== Source data

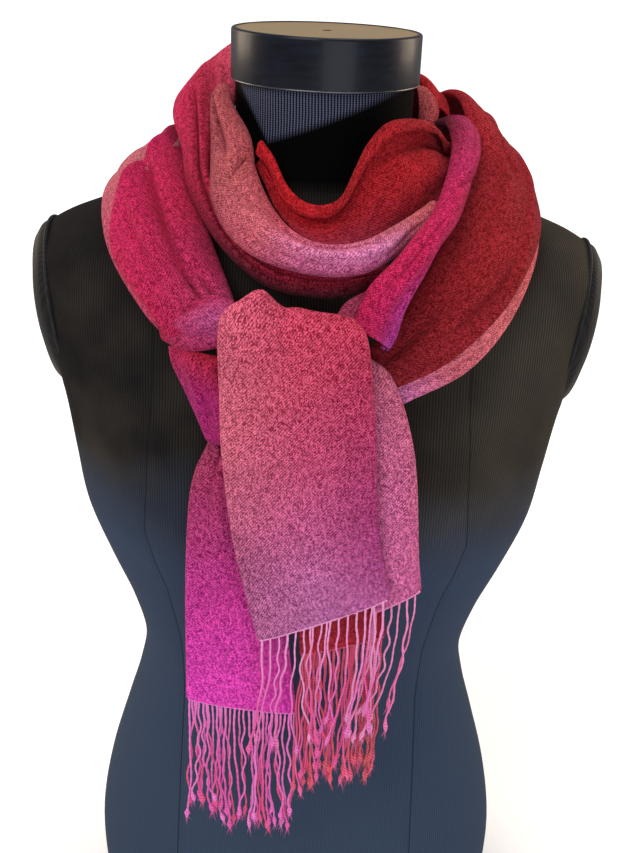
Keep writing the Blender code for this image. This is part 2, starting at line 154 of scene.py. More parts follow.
class Nodes:
    """A node tree with short calls for the nodes that these materials use."""

    def __init__(self, tree):
        self.tree = tree

    def add(self, kind, **settings):
        node = self.tree.nodes.new(kind)
        for key, value in settings.items():
            setattr(node, key, value)
        return node

    def feed(self, socket, value):
        if isinstance(value, bpy.types.NodeSocket):
            self.tree.links.new(value, socket)
        else:
            socket.default_value = value

    def math(self, operation, first, second=0.0, third=0.0):
        node = self.add("ShaderNodeMath", operation=operation)
        for socket, value in zip(node.inputs, (first, second, third)):
            self.feed(socket, value)
        return node.outputs[0]

    def mix(self, share, first, second, blend="MIX"):
        node = self.add("ShaderNodeMix", data_type="RGBA", blend_type=blend)
        self.feed(node.inputs[0], share)
        self.feed(node.inputs[6], first)
        self.feed(node.inputs[7], second)
        return node.outputs[2]

    def ramp(self, value, low, high, to_low=0.0, to_high=1.0):
        node = self.add("ShaderNodeMapRange")
        self.feed(node.inputs["Value"], value)
        self.feed(node.inputs["From Min"], low)
        self.feed(node.inputs["From Max"], high)
        self.feed(node.inputs["To Min"], to_low)
        self.feed(node.inputs["To Max"], to_high)
        return node.outputs[0]

    def noise(self, where, scale, detail=2.0, rough=0.5):
        node = self.add("ShaderNodeTexNoise")
        self.feed(node.inputs["Vector"], where)
        self.feed(node.inputs["Scale"], scale)
        self.feed(node.inputs["Detail"], detail)
        self.feed(node.inputs["Roughness"], rough)
        return node.outputs["Fac"]

    def place(self, where, scale):
        node = self.add("ShaderNodeMapping")
        self.feed(node.inputs["Vector"], where)
        node.inputs["Scale"].default_value = scale
        return node.outputs[0]

    def solid(self):
        return self.add("ShaderNodeTexCoord").outputs["Object"]

    def flat_map(self, label):
        return self.add("ShaderNodeUVMap", uv_map=label).outputs[0]

    def split(self, where):
        node = self.add("ShaderNodeSeparateXYZ")
        self.feed(node.inputs[0], where)
        return node.outputs

    def join(self, first, second):
        node = self.add("ShaderNodeCombineXYZ")
        self.feed(node.inputs[0], first)
        self.feed(node.inputs[1], second)
        return node.outputs[0]

    def bump(self, height, strength, distance, below=None):
        node = self.add("ShaderNodeBump")
        self.feed(node.inputs["Strength"], strength)
        self.feed(node.inputs["Distance"], distance)
        self.feed(node.inputs["Height"], height)
        if below is not None:
            self.feed(node.inputs["Normal"], below)
        return node.outputs[0]


def group(name, inputs, outputs):
    """An empty shader group with these sockets, and its input and output nodes."""
    tree = bpy.data.node_groups.new(name, "ShaderNodeTree")
    for label, kind, value in inputs:
        socket = tree.interface.new_socket(name=label, in_out="INPUT", socket_type=kind)
        if value is not None:
            socket.default_value = value
    for label, kind in outputs:
        tree.interface.new_socket(name=label, in_out="OUTPUT", socket_type=kind)
    nodes = Nodes(tree)
    return tree, nodes, nodes.add("NodeGroupInput"), nodes.add("NodeGroupOutput")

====

§ What to produce
Quote exactly the stretch of lines above that starts at the first one and ends at the line with "self.tree = tree", and nothing beyond it.

§ Full solution
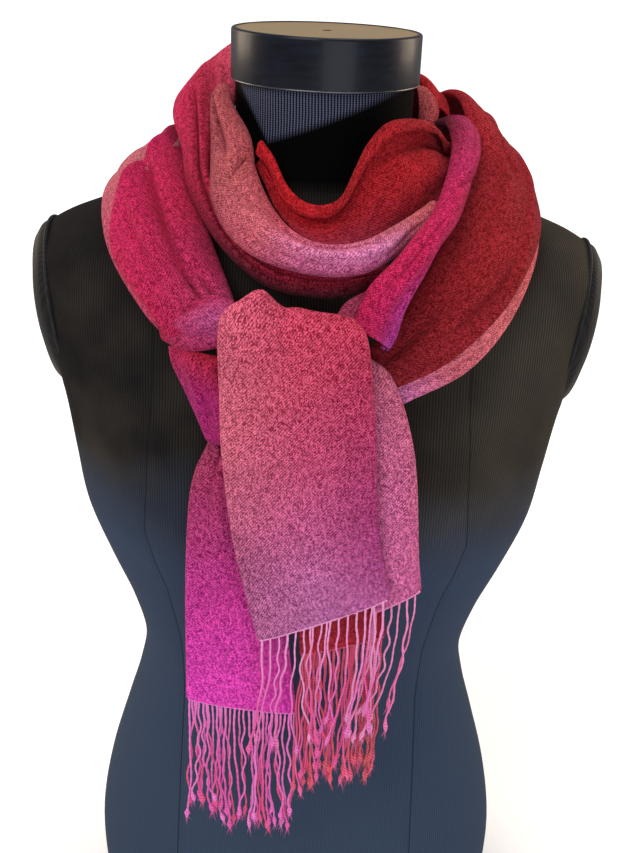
Keep writing the Blender code for this image. This is part 2, starting at line 154 of scene.py. More parts follow.
class Nodes:
    """A node tree with short calls for the nodes that these materials use."""

    def __init__(self, tree):
        self.tree = tree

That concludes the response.